DO THIS: Copy out all the data, word for word.

COLLECTED DATA:
○ ○ ○
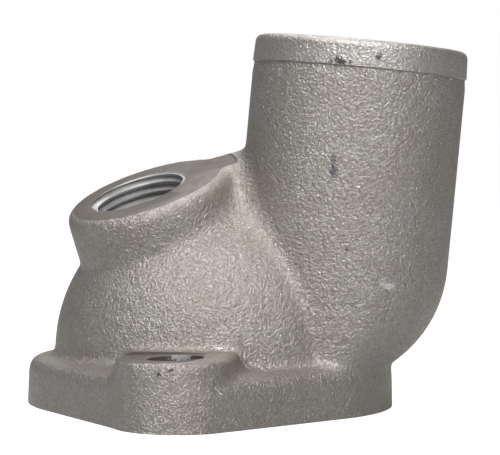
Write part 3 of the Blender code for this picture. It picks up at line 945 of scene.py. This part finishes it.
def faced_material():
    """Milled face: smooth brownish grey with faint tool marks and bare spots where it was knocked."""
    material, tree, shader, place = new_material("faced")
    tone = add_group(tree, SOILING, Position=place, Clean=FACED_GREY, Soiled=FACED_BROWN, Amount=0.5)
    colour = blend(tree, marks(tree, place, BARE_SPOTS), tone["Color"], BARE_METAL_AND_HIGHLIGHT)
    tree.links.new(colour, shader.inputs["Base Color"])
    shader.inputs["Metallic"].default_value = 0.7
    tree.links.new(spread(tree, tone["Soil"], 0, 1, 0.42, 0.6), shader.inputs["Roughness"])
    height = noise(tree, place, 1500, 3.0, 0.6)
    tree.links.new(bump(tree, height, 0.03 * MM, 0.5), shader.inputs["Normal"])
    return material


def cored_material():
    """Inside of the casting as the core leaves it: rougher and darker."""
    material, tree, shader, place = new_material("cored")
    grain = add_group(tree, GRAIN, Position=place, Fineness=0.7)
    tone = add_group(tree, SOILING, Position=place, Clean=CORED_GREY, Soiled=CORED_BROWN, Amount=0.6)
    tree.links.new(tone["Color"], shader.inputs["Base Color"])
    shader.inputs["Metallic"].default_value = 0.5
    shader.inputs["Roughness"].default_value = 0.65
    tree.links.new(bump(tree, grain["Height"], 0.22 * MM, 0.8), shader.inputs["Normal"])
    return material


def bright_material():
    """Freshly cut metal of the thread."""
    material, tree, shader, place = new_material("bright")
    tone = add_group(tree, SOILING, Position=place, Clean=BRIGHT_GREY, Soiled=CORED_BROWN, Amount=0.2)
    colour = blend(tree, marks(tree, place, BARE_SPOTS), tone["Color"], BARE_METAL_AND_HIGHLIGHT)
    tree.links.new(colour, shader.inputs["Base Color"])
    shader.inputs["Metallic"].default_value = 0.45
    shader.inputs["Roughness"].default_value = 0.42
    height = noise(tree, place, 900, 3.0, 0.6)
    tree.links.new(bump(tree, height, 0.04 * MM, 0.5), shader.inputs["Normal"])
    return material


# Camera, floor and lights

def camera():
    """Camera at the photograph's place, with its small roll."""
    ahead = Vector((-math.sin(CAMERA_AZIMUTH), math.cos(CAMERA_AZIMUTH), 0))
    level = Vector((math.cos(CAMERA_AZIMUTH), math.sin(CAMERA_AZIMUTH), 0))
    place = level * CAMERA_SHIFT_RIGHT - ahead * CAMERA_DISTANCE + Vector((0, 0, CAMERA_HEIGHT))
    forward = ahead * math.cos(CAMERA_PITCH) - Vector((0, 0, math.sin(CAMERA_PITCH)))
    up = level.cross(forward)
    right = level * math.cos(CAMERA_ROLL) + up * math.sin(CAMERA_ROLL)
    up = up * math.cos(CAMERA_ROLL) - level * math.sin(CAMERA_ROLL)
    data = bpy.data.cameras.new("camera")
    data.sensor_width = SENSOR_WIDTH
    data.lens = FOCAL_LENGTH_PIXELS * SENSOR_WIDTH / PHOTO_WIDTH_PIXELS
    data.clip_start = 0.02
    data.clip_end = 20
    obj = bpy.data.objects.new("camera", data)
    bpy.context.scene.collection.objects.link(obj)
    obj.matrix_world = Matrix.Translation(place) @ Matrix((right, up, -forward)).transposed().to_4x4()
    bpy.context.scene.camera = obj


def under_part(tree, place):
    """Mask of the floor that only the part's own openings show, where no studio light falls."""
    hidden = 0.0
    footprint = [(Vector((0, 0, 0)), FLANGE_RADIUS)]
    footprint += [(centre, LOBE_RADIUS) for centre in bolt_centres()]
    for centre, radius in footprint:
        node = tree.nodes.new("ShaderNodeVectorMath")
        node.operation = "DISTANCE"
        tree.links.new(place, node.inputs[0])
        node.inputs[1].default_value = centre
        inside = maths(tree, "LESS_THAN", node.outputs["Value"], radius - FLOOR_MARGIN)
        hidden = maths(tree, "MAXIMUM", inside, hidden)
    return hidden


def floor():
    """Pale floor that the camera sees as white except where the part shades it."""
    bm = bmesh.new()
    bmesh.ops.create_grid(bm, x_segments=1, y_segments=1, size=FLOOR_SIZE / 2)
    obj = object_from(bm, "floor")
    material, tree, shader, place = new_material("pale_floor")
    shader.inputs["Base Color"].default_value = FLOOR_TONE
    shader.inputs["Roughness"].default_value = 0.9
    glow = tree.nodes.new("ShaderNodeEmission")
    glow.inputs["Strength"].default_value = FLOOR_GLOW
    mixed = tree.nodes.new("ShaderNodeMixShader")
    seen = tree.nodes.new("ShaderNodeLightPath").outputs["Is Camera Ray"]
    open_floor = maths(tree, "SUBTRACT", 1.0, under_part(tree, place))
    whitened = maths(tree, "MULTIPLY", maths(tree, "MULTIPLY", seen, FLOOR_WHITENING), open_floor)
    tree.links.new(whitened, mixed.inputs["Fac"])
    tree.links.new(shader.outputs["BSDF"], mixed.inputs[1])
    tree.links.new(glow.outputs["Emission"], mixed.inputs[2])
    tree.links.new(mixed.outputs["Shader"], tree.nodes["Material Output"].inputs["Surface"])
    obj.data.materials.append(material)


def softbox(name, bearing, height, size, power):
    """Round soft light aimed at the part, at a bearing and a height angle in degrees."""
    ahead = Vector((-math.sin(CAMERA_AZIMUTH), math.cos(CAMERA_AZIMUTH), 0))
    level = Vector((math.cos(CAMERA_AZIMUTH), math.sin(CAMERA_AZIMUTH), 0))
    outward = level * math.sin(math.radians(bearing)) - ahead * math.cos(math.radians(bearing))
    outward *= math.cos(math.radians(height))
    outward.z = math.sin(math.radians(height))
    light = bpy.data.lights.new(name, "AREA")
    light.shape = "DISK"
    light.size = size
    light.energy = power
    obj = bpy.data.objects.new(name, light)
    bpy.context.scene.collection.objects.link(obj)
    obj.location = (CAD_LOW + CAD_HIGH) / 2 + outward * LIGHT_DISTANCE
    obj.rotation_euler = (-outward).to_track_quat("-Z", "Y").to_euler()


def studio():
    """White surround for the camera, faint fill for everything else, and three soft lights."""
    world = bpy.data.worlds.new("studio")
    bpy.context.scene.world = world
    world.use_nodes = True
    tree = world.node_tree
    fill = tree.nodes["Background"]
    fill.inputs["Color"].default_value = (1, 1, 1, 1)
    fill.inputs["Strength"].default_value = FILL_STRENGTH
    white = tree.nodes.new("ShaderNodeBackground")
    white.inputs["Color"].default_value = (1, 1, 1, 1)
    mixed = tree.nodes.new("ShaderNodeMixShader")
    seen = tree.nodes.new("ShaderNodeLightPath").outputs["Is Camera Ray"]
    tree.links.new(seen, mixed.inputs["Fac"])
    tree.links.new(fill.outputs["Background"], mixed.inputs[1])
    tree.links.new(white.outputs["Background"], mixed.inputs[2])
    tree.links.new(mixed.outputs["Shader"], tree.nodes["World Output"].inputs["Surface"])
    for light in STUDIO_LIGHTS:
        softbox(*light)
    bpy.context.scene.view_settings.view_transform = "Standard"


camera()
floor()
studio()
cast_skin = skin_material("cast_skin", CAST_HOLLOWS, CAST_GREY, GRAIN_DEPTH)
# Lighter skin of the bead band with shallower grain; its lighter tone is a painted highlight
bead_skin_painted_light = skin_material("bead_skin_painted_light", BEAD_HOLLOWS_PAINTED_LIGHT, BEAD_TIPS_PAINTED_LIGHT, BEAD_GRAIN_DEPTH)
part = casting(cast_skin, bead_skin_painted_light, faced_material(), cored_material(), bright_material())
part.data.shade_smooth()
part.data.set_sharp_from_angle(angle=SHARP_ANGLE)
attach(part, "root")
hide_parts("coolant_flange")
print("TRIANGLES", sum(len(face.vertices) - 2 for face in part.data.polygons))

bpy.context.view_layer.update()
○ ○ ○
SOLUTION TO THIS PROBLEM:
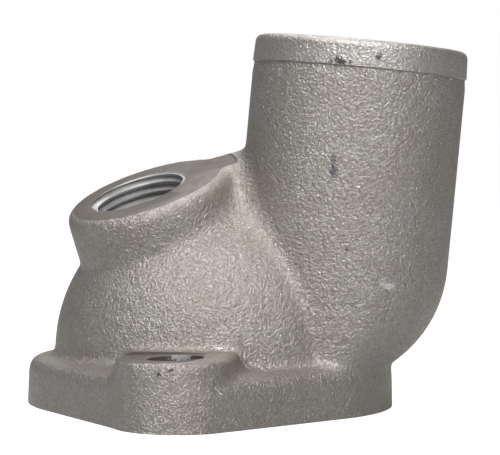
Write part 3 of the Blender code for this picture. It picks up at line 945 of scene.py. This part finishes it.
def faced_material():
    """Milled face: smooth brownish grey with faint tool marks and bare spots where it was knocked."""
    material, tree, shader, place = new_material("faced")
    tone = add_group(tree, SOILING, Position=place, Clean=FACED_GREY, Soiled=FACED_BROWN, Amount=0.5)
    colour = blend(tree, marks(tree, place, BARE_SPOTS), tone["Color"], BARE_METAL_AND_HIGHLIGHT)
    tree.links.new(colour, shader.inputs["Base Color"])
    shader.inputs["Metallic"].default_value = 0.7
    tree.links.new(spread(tree, tone["Soil"], 0, 1, 0.42, 0.6), shader.inputs["Roughness"])
    height = noise(tree, place, 1500, 3.0, 0.6)
    tree.links.new(bump(tree, height, 0.03 * MM, 0.5), shader.inputs["Normal"])
    return material


def cored_material():
    """Inside of the casting as the core leaves it: rougher and darker."""
    material, tree, shader, place = new_material("cored")
    grain = add_group(tree, GRAIN, Position=place, Fineness=0.7)
    tone = add_group(tree, SOILING, Position=place, Clean=CORED_GREY, Soiled=CORED_BROWN, Amount=0.6)
    tree.links.new(tone["Color"], shader.inputs["Base Color"])
    shader.inputs["Metallic"].default_value = 0.5
    shader.inputs["Roughness"].default_value = 0.65
    tree.links.new(bump(tree, grain["Height"], 0.22 * MM, 0.8), shader.inputs["Normal"])
    return material


def bright_material():
    """Freshly cut metal of the thread."""
    material, tree, shader, place = new_material("bright")
    tone = add_group(tree, SOILING, Position=place, Clean=BRIGHT_GREY, Soiled=CORED_BROWN, Amount=0.2)
    colour = blend(tree, marks(tree, place, BARE_SPOTS), tone["Color"], BARE_METAL_AND_HIGHLIGHT)
    tree.links.new(colour, shader.inputs["Base Color"])
    shader.inputs["Metallic"].default_value = 0.45
    shader.inputs["Roughness"].default_value = 0.42
    height = noise(tree, place, 900, 3.0, 0.6)
    tree.links.new(bump(tree, height, 0.04 * MM, 0.5), shader.inputs["Normal"])
    return material


# Camera, floor and lights

def camera():
    """Camera at the photograph's place, with its small roll."""
    ahead = Vector((-math.sin(CAMERA_AZIMUTH), math.cos(CAMERA_AZIMUTH), 0))
    level = Vector((math.cos(CAMERA_AZIMUTH), math.sin(CAMERA_AZIMUTH), 0))
    place = level * CAMERA_SHIFT_RIGHT - ahead * CAMERA_DISTANCE + Vector((0, 0, CAMERA_HEIGHT))
    forward = ahead * math.cos(CAMERA_PITCH) - Vector((0, 0, math.sin(CAMERA_PITCH)))
    up = level.cross(forward)
    right = level * math.cos(CAMERA_ROLL) + up * math.sin(CAMERA_ROLL)
    up = up * math.cos(CAMERA_ROLL) - level * math.sin(CAMERA_ROLL)
    data = bpy.data.cameras.new("camera")
    data.sensor_width = SENSOR_WIDTH
    data.lens = FOCAL_LENGTH_PIXELS * SENSOR_WIDTH / PHOTO_WIDTH_PIXELS
    data.clip_start = 0.02
    data.clip_end = 20
    obj = bpy.data.objects.new("camera", data)
    bpy.context.scene.collection.objects.link(obj)
    obj.matrix_world = Matrix.Translation(place) @ Matrix((right, up, -forward)).transposed().to_4x4()
    bpy.context.scene.camera = obj


def under_part(tree, place):
    """Mask of the floor that only the part's own openings show, where no studio light falls."""
    hidden = 0.0
    footprint = [(Vector((0, 0, 0)), FLANGE_RADIUS)]
    footprint += [(centre, LOBE_RADIUS) for centre in bolt_centres()]
    for centre, radius in footprint:
        node = tree.nodes.new("ShaderNodeVectorMath")
        node.operation = "DISTANCE"
        tree.links.new(place, node.inputs[0])
        node.inputs[1].default_value = centre
        inside = maths(tree, "LESS_THAN", node.outputs["Value"], radius - FLOOR_MARGIN)
        hidden = maths(tree, "MAXIMUM", inside, hidden)
    return hidden


def floor():
    """Pale floor that the camera sees as white except where the part shades it."""
    bm = bmesh.new()
    bmesh.ops.create_grid(bm, x_segments=1, y_segments=1, size=FLOOR_SIZE / 2)
    obj = object_from(bm, "floor")
    material, tree, shader, place = new_material("pale_floor")
    shader.inputs["Base Color"].default_value = FLOOR_TONE
    shader.inputs["Roughness"].default_value = 0.9
    glow = tree.nodes.new("ShaderNodeEmission")
    glow.inputs["Strength"].default_value = FLOOR_GLOW
    mixed = tree.nodes.new("ShaderNodeMixShader")
    seen = tree.nodes.new("ShaderNodeLightPath").outputs["Is Camera Ray"]
    open_floor = maths(tree, "SUBTRACT", 1.0, under_part(tree, place))
    whitened = maths(tree, "MULTIPLY", maths(tree, "MULTIPLY", seen, FLOOR_WHITENING), open_floor)
    tree.links.new(whitened, mixed.inputs["Fac"])
    tree.links.new(shader.outputs["BSDF"], mixed.inputs[1])
    tree.links.new(glow.outputs["Emission"], mixed.inputs[2])
    tree.links.new(mixed.outputs["Shader"], tree.nodes["Material Output"].inputs["Surface"])
    obj.data.materials.append(material)


def softbox(name, bearing, height, size, power):
    """Round soft light aimed at the part, at a bearing and a height angle in degrees."""
    ahead = Vector((-math.sin(CAMERA_AZIMUTH), math.cos(CAMERA_AZIMUTH), 0))
    level = Vector((math.cos(CAMERA_AZIMUTH), math.sin(CAMERA_AZIMUTH), 0))
    outward = level * math.sin(math.radians(bearing)) - ahead * math.cos(math.radians(bearing))
    outward *= math.cos(math.radians(height))
    outward.z = math.sin(math.radians(height))
    light = bpy.data.lights.new(name, "AREA")
    light.shape = "DISK"
    light.size = size
    light.energy = power
    obj = bpy.data.objects.new(name, light)
    bpy.context.scene.collection.objects.link(obj)
    obj.location = (CAD_LOW + CAD_HIGH) / 2 + outward * LIGHT_DISTANCE
    obj.rotation_euler = (-outward).to_track_quat("-Z", "Y").to_euler()


def studio():
    """White surround for the camera, faint fill for everything else, and three soft lights."""
    world = bpy.data.worlds.new("studio")
    bpy.context.scene.world = world
    world.use_nodes = True
    tree = world.node_tree
    fill = tree.nodes["Background"]
    fill.inputs["Color"].default_value = (1, 1, 1, 1)
    fill.inputs["Strength"].default_value = FILL_STRENGTH
    white = tree.nodes.new("ShaderNodeBackground")
    white.inputs["Color"].default_value = (1, 1, 1, 1)
    mixed = tree.nodes.new("ShaderNodeMixShader")
    seen = tree.nodes.new("ShaderNodeLightPath").outputs["Is Camera Ray"]
    tree.links.new(seen, mixed.inputs["Fac"])
    tree.links.new(fill.outputs["Background"], mixed.inputs[1])
    tree.links.new(white.outputs["Background"], mixed.inputs[2])
    tree.links.new(mixed.outputs["Shader"], tree.nodes["World Output"].inputs["Surface"])
    for light in STUDIO_LIGHTS:
        softbox(*light)
    bpy.context.scene.view_settings.view_transform = "Standard"


camera()
floor()
studio()
cast_skin = skin_material("cast_skin", CAST_HOLLOWS, CAST_GREY, GRAIN_DEPTH)
# Lighter skin of the bead band with shallower grain; its lighter tone is a painted highlight
bead_skin_painted_light = skin_material("bead_skin_painted_light", BEAD_HOLLOWS_PAINTED_LIGHT, BEAD_TIPS_PAINTED_LIGHT, BEAD_GRAIN_DEPTH)
part = casting(cast_skin, bead_skin_painted_light, faced_material(), cored_material(), bright_material())
part.data.shade_smooth()
part.data.set_sharp_from_angle(angle=SHARP_ANGLE)
attach(part, "root")
hide_parts("coolant_flange")
print("TRIANGLES", sum(len(face.vertices) - 2 for face in part.data.polygons))

bpy.context.view_layer.update()